→ **Brief**:
Which lines below hold the word "materials"? Report each one.
-=-=-
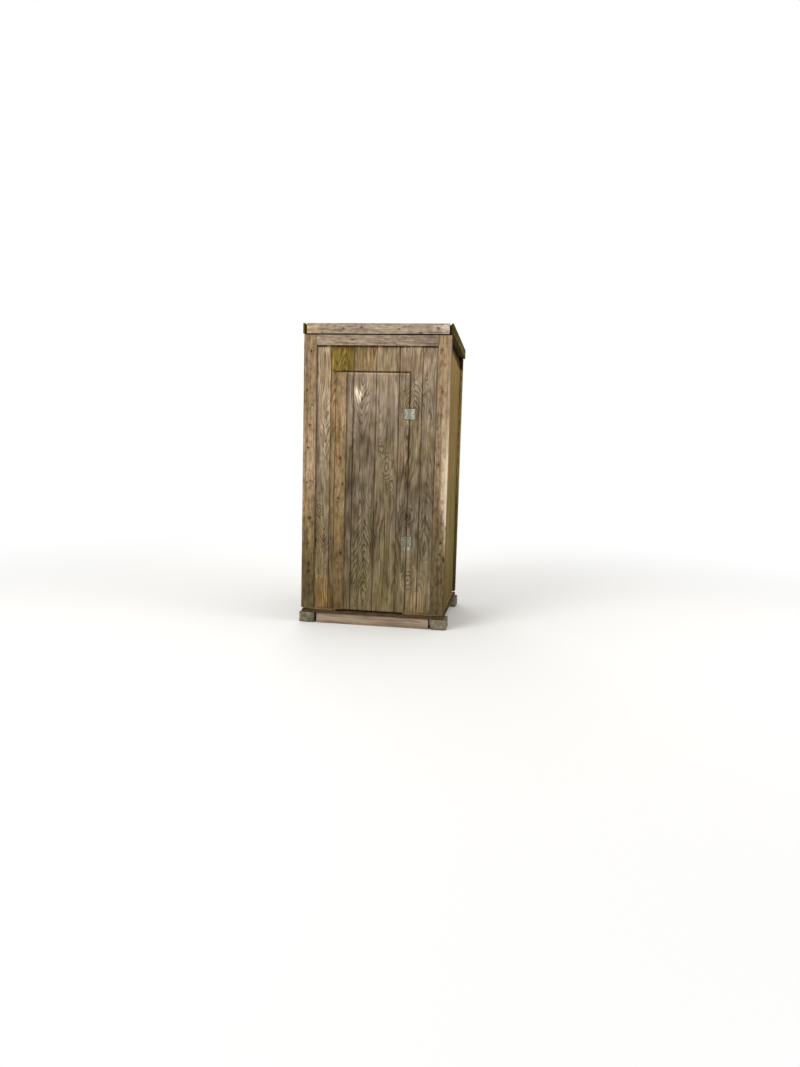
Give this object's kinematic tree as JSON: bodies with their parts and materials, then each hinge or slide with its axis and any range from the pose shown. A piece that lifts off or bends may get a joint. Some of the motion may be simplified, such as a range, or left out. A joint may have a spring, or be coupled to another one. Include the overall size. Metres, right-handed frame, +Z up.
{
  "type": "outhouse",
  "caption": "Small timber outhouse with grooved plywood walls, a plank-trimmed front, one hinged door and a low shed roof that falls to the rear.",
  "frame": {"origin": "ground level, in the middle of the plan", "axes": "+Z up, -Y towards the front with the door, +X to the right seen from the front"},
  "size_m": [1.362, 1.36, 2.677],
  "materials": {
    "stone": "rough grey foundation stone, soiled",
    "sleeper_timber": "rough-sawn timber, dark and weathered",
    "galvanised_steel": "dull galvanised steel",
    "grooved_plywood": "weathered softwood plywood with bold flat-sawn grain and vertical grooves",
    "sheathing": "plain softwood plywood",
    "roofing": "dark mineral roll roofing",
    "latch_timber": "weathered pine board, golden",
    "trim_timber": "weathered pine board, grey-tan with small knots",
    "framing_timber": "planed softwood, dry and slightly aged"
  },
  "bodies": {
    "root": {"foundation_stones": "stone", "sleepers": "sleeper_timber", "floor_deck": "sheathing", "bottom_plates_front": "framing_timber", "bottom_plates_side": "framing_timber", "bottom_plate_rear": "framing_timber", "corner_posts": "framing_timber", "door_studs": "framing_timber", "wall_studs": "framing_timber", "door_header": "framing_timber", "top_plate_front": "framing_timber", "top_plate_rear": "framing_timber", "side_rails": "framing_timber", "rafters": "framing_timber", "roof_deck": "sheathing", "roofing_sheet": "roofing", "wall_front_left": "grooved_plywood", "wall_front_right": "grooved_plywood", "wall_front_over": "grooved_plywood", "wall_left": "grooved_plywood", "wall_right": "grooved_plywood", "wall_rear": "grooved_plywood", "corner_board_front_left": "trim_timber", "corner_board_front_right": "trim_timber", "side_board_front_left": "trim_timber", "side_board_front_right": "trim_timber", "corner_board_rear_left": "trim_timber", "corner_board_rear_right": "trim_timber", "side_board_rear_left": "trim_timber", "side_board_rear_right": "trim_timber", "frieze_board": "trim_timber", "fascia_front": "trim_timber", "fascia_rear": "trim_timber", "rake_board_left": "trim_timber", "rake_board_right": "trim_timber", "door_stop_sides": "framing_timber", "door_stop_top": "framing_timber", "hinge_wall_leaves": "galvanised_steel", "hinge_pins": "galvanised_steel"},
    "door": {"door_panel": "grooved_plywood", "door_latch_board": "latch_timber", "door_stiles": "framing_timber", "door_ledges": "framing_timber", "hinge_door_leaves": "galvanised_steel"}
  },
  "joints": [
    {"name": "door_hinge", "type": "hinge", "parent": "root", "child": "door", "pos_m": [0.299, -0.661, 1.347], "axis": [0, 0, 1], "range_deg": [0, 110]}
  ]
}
-=-=-
→ **Answer to the exercise**:
Give this object's kinematic tree as JSON: bodies with their parts and materials, then each hinge or slide with its axis and any range from the pose shown. A piece that lifts off or bends may get a joint. Some of the motion may be simplified, such as a range, or left out. A joint may have a spring, or be coupled to another one. Include the overall size. Metres, right-handed frame, +Z up.
  "materials": {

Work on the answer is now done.